| INPUT FOR THIS TASK |
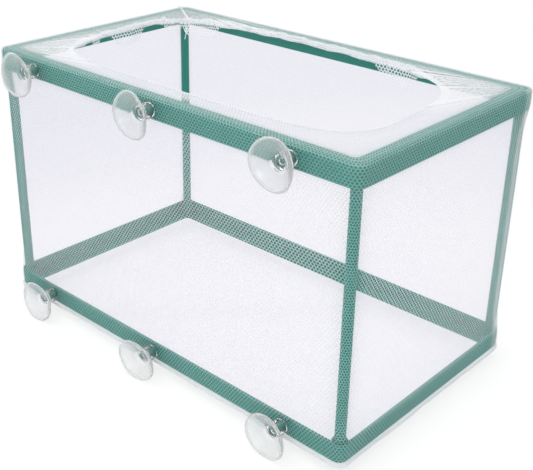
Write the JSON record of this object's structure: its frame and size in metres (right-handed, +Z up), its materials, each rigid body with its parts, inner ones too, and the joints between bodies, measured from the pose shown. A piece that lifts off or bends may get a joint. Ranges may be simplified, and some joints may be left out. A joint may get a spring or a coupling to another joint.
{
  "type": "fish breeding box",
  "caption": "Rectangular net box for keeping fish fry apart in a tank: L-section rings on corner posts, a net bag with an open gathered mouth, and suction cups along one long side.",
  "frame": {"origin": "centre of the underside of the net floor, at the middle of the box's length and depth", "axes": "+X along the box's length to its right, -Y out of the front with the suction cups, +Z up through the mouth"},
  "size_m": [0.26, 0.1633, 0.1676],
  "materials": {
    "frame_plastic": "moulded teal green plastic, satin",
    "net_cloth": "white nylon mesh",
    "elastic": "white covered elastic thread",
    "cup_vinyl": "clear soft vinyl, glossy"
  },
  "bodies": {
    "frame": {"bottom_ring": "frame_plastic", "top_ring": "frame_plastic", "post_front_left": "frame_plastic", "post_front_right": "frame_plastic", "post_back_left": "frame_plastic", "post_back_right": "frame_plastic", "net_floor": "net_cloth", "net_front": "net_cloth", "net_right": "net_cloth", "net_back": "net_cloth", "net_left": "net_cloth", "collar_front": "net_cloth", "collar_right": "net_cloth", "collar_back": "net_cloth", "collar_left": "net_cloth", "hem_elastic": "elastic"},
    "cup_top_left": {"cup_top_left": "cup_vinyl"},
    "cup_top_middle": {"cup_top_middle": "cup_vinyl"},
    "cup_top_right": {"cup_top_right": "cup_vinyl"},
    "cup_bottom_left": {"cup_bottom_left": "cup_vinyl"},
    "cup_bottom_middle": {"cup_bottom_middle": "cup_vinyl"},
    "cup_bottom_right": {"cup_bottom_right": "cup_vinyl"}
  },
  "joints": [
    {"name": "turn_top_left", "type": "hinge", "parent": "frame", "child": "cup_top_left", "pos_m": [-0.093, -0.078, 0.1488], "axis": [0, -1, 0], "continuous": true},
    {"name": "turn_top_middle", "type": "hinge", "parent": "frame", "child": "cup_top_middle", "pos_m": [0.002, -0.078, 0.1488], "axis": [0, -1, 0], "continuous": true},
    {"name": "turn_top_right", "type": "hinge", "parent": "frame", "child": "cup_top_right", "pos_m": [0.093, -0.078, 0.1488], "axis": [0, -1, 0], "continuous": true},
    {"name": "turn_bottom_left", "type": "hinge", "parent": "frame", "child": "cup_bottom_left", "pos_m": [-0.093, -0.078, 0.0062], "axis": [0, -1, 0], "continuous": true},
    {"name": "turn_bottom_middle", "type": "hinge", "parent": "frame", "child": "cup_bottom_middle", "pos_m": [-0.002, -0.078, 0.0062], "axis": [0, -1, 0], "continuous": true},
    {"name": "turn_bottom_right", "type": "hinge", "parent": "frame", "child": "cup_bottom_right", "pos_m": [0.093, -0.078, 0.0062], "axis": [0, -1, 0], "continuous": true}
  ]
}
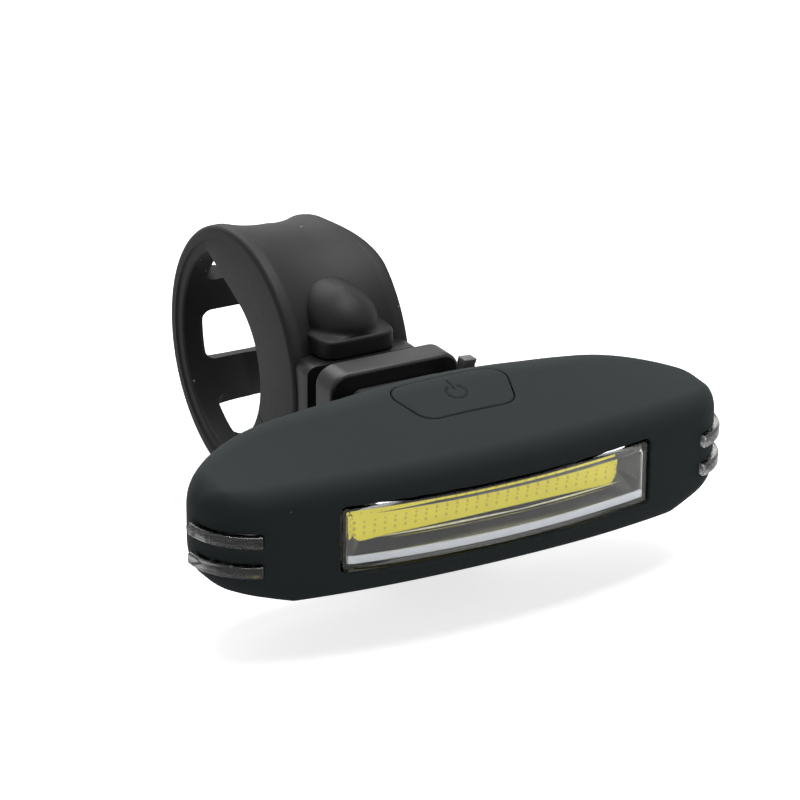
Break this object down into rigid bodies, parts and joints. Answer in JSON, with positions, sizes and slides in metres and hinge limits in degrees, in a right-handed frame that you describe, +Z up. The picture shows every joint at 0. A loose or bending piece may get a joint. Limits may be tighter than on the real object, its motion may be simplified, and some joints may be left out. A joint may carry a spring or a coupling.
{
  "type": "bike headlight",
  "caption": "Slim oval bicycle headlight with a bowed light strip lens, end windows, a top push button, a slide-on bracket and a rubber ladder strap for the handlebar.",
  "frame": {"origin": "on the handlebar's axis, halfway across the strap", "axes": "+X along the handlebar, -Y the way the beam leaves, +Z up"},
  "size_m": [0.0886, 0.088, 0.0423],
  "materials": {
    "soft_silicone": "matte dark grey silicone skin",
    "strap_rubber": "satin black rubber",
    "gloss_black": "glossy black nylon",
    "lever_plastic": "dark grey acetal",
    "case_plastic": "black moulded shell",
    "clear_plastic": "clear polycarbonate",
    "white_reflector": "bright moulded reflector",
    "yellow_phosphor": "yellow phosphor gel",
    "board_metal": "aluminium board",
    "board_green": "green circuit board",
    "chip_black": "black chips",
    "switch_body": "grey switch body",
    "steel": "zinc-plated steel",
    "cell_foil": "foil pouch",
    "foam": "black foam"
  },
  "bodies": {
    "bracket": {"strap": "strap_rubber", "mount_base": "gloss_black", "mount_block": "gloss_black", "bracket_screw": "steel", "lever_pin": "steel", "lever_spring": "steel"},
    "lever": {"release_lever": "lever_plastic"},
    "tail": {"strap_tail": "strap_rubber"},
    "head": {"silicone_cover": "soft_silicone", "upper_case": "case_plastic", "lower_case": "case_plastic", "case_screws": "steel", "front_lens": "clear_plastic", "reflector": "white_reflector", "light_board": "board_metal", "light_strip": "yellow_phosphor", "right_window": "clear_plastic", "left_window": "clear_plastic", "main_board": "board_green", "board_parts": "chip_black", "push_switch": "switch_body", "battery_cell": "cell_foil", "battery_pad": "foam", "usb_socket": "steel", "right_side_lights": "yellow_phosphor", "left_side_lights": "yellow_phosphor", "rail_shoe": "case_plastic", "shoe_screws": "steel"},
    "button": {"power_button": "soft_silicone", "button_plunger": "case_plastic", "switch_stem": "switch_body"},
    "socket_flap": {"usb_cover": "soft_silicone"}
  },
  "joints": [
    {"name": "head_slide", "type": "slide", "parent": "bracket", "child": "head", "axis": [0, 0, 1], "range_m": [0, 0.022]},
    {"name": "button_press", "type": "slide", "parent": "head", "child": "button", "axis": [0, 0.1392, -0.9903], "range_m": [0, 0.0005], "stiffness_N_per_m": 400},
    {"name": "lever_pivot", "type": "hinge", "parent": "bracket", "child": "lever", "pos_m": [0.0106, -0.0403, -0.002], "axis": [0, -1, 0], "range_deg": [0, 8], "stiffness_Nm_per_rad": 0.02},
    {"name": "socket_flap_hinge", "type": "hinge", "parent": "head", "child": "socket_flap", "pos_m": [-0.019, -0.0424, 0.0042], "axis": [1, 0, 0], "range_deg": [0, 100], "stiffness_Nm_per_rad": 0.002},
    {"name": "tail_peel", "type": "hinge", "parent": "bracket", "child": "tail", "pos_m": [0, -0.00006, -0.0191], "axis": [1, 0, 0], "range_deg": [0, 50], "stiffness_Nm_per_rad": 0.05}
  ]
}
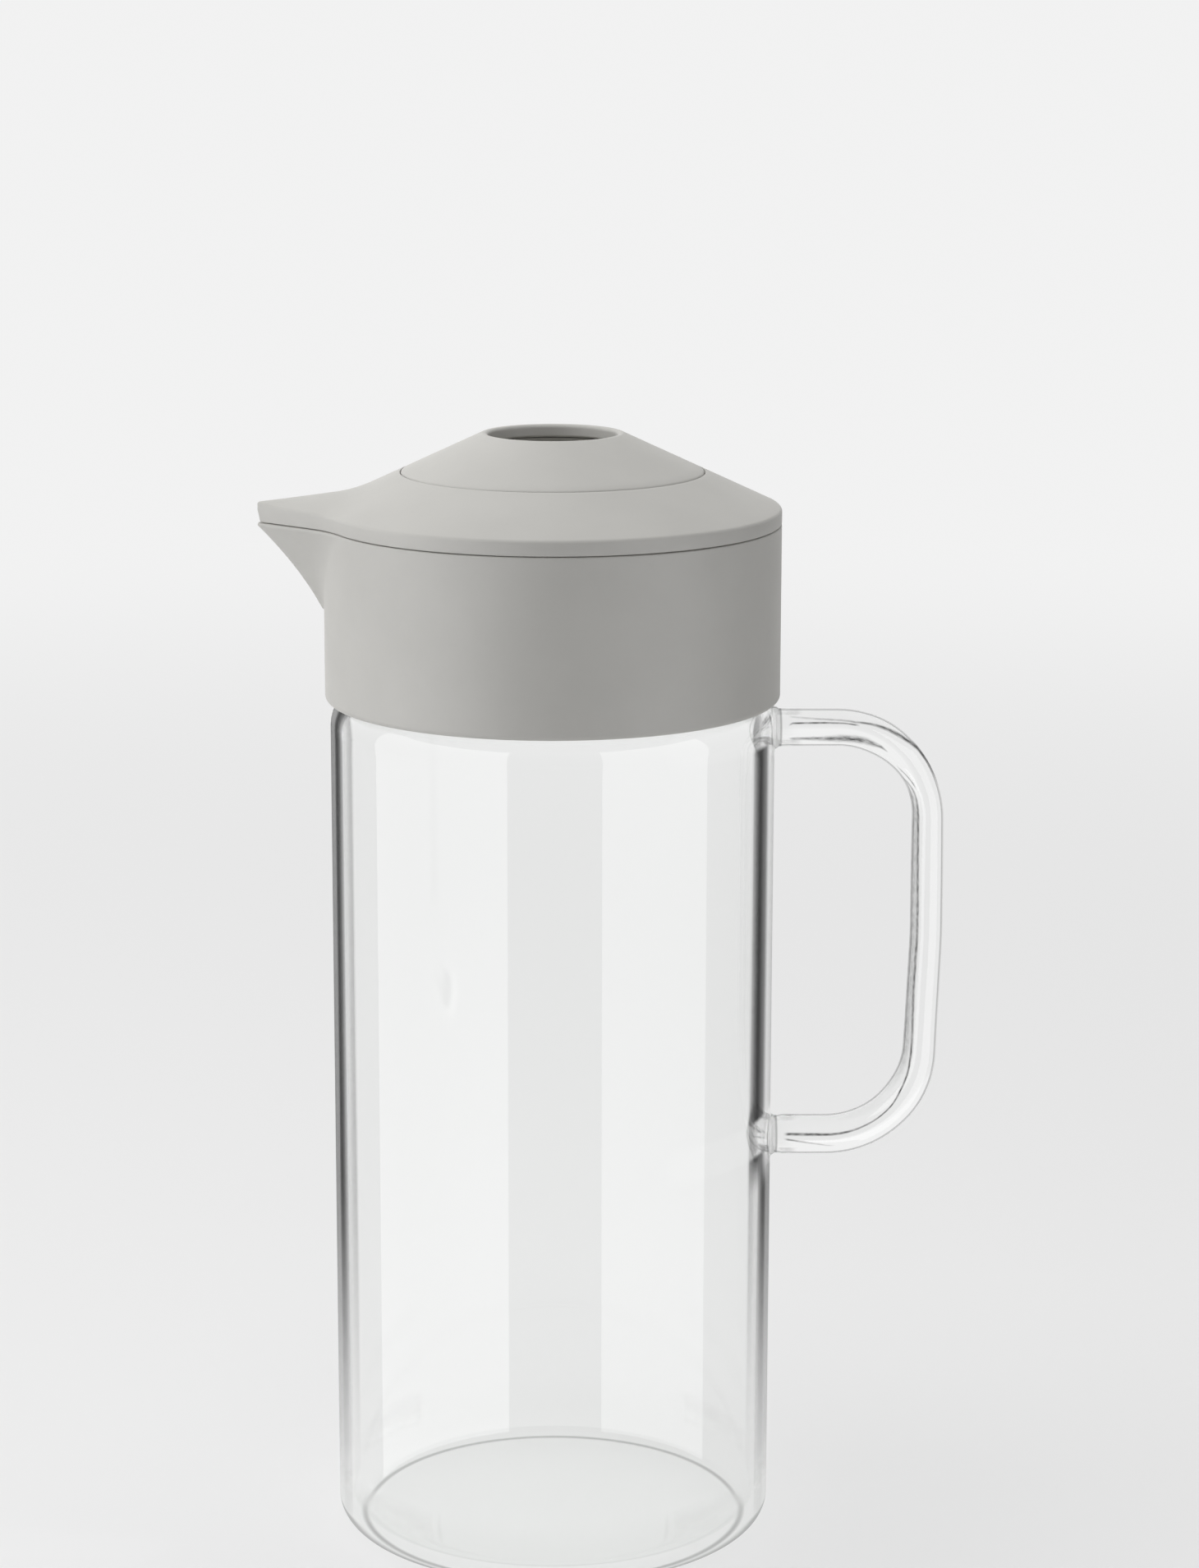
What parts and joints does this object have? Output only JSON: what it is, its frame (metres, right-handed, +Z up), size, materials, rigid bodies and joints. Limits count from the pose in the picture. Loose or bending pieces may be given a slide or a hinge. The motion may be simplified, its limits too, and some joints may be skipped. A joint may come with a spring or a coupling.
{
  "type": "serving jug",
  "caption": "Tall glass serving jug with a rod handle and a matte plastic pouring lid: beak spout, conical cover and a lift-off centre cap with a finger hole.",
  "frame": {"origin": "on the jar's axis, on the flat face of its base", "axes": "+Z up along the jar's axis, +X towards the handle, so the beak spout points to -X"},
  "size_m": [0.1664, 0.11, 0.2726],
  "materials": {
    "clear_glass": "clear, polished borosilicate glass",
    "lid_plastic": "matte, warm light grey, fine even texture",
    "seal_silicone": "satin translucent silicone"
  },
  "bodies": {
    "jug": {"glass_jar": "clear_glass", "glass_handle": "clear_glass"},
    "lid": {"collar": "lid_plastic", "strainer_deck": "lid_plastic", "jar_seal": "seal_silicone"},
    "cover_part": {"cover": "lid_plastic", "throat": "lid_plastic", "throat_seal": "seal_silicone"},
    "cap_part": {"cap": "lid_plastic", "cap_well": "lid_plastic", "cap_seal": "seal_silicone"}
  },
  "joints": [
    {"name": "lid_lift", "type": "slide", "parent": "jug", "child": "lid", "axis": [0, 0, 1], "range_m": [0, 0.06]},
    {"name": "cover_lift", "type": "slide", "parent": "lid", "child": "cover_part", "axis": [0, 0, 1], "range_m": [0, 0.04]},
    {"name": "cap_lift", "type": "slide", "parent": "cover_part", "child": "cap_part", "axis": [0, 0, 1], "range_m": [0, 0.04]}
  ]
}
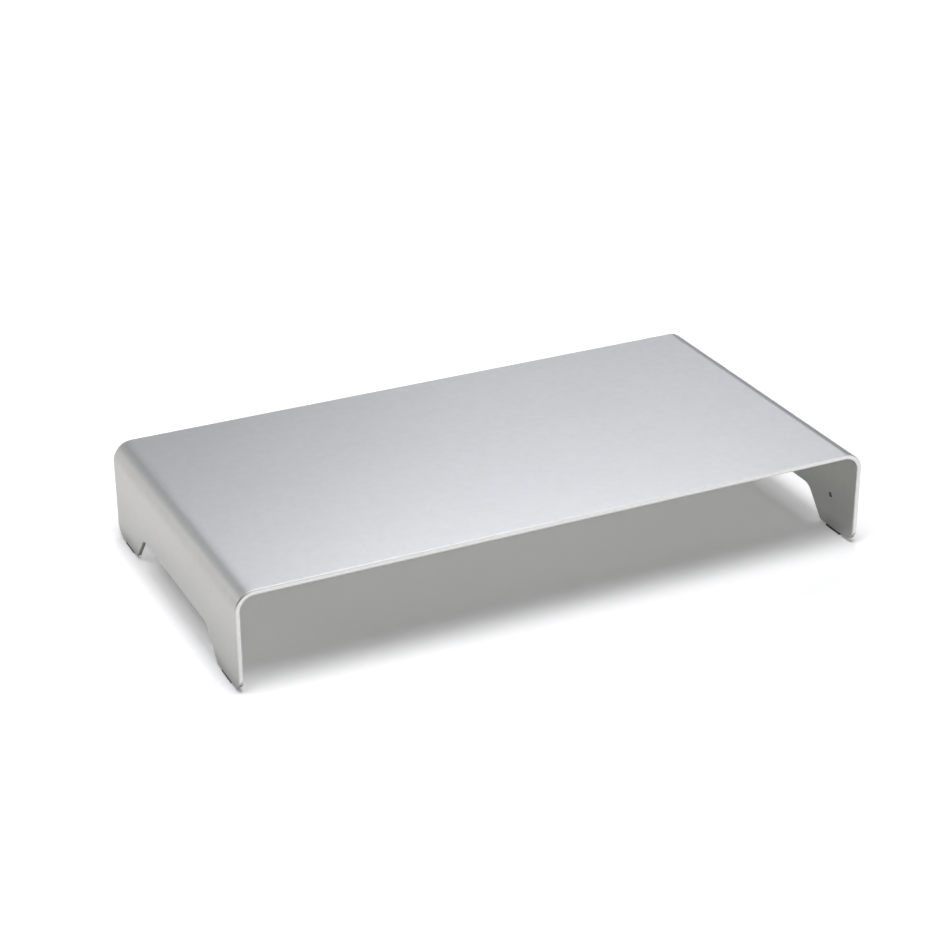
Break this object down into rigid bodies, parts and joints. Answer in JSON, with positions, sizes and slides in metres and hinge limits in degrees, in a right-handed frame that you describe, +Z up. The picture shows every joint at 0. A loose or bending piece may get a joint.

| SET EXERCISE |
Beginning with the line that contains "What parts and", quote each line exactly through the last line of the entries above, and nothing beyond them.

| TASK OUTPUT |
What parts and joints does this object have? Output only JSON: what it is, its frame (metres, right-handed, +Z up), size, materials, rigid bodies and joints. Limits count from the pose in the picture. Loose or bending pieces may be given a slide or a hinge. The motion may be simplified, its limits too, and some joints may be skipped. A joint may come with a spring or a coupling.
{
  "type": "serving jug",
  "caption": "Tall glass serving jug with a rod handle and a matte plastic pouring lid: beak spout, conical cover and a lift-off centre cap with a finger hole.",
  "frame": {"origin": "on the jar's axis, on the flat face of its base", "axes": "+Z up along the jar's axis, +X towards the handle, so the beak spout points to -X"},
  "size_m": [0.1664, 0.11, 0.2726],
  "materials": {
    "clear_glass": "clear, polished borosilicate glass",
    "lid_plastic": "matte, warm light grey, fine even texture",
    "seal_silicone": "satin translucent silicone"
  },
  "bodies": {
    "jug": {"glass_jar": "clear_glass", "glass_handle": "clear_glass"},
    "lid": {"collar": "lid_plastic", "strainer_deck": "lid_plastic", "jar_seal": "seal_silicone"},
    "cover_part": {"cover": "lid_plastic", "throat": "lid_plastic", "throat_seal": "seal_silicone"},
    "cap_part": {"cap": "lid_plastic", "cap_well": "lid_plastic", "cap_seal": "seal_silicone"}
  },
  "joints": [
    {"name": "lid_lift", "type": "slide", "parent": "jug", "child": "lid", "axis": [0, 0, 1], "range_m": [0, 0.06]},
    {"name": "cover_lift", "type": "slide", "parent": "lid", "child": "cover_part", "axis": [0, 0, 1], "range_m": [0, 0.04]},
    {"name": "cap_lift", "type": "slide", "parent": "cover_part", "child": "cap_part", "axis": [0, 0, 1], "range_m": [0, 0.04]}
  ]
}
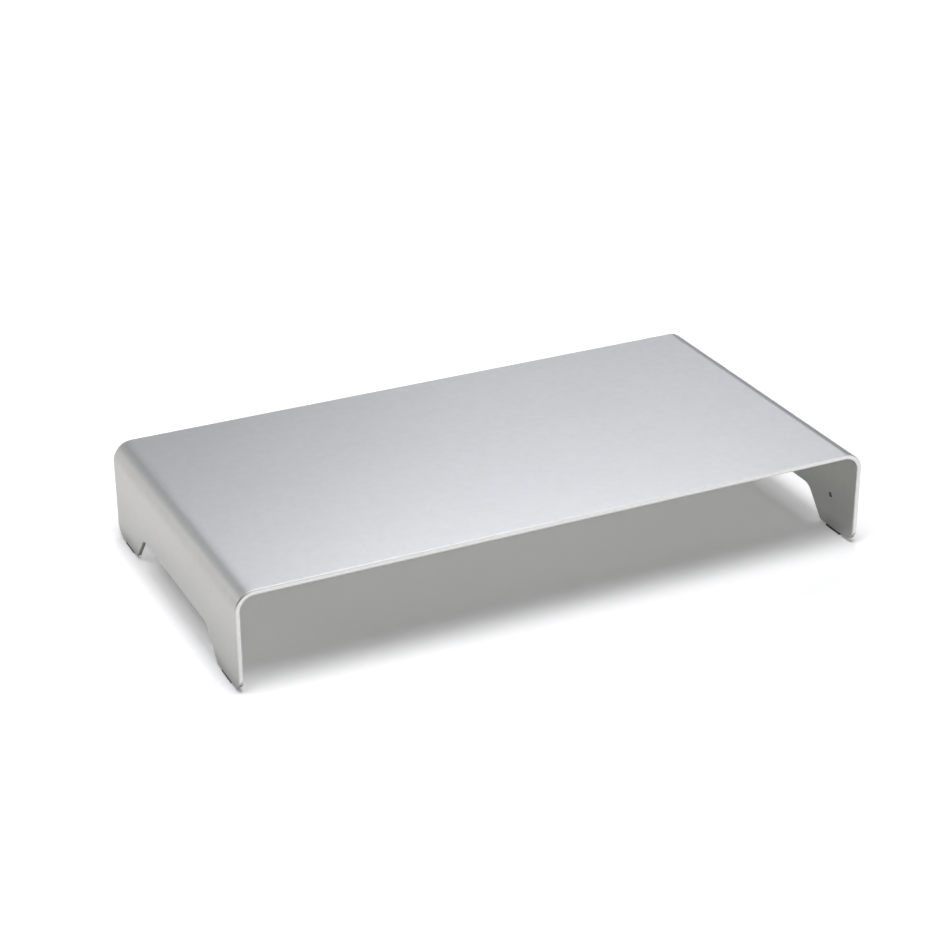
Break this object down into rigid bodies, parts and joints. Answer in JSON, with positions, sizes and slides in metres and hinge limits in degrees, in a right-handed frame that you describe, +Z up. The picture shows every joint at 0. A loose or bending piece may get a joint.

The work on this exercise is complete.